Avoid Burnout: Constant action without rest can lead to exhaustion. Pace yourself.
Context Matters: As seen in the 2025 Current Affairs article, the phrase can be co-opted for questionable causes (e.g., political extremism). Ensure your actions align with your values.
By internalizing “you can just do things,” you shift from waiting for permission to creating your own opportunities.”
Living is about being active, not passive. So Be ACTIVE. You literally can just do things.
The Path to Happiness is Being material Asset-Lite
I was fortunate enough to have the opportunity to take the family up to Whistler Blackcomb mountain for a family trip. Part of reconciliation. It was beautiful up there. My family had a fun time skiing while I worked at the hotel.

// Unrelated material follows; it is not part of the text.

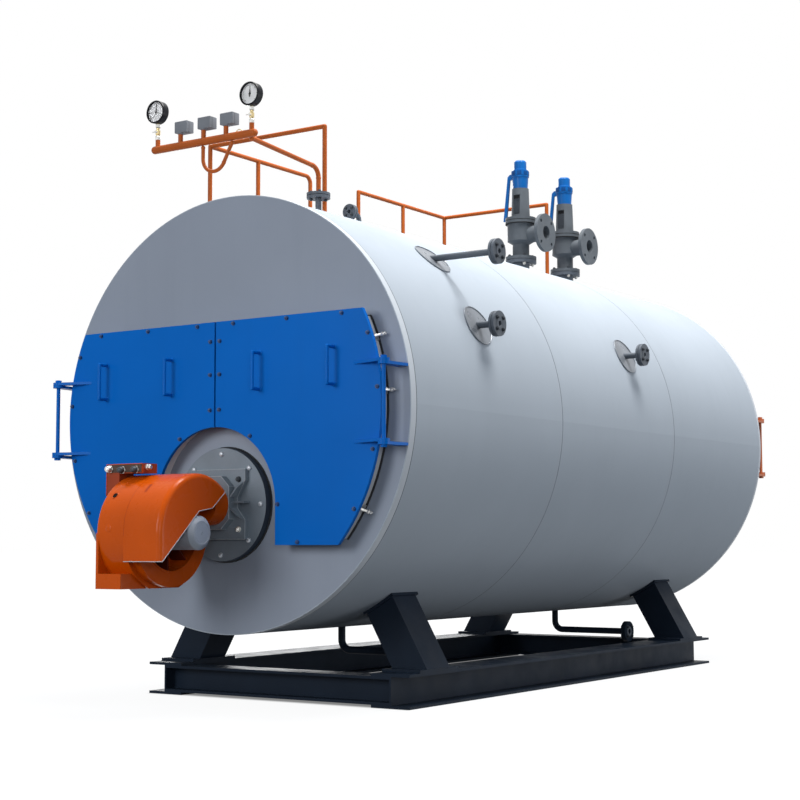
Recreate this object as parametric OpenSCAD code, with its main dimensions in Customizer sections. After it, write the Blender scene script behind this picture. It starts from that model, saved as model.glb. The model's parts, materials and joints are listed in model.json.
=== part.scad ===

We packed light and rented everything. Took the shuttle bus up there from the airport, and pretty much worried about nothing. Didn’t have to carry heavy ski equipment around. It was great.
Ski trips with equipment, ski passes and everything are damn expensive. Monetarily and for your piece of mind. For your soul even. It always was in some ways but more so now. I never could have afforded this 15 years ago. How grateful I am to be here.
But the main insight, besides the fact that having money really matters, was that most of the things we were told we needed to own aka assets turned out to be liabilities. Your house. Your car. Ski equipment. Most of the material things you own. Most of these things can be rented as needed. Ownership is a trap.
And I think many young people grok this already. Rent and own as little as you need. A bare amount of clothes, a laptop, phone, gear, guns, weapons and bullets as an exception. Everything else should be put in real assets like investments in real estate, stocks, crypto, bonds, gold and even cash. The real ownership you should focus on is ownership ie. Equity in businesses. Cash flowing businesses or Silicon Valley growth ones. The more the better. Net net: Stack real assets, not fake ones.
Then use these assets to fund the lifestyle you and your family truly want. This is the way. Be material asset-lite but investment asset heavy. Seems obvious but this is clearly not how most people actually live.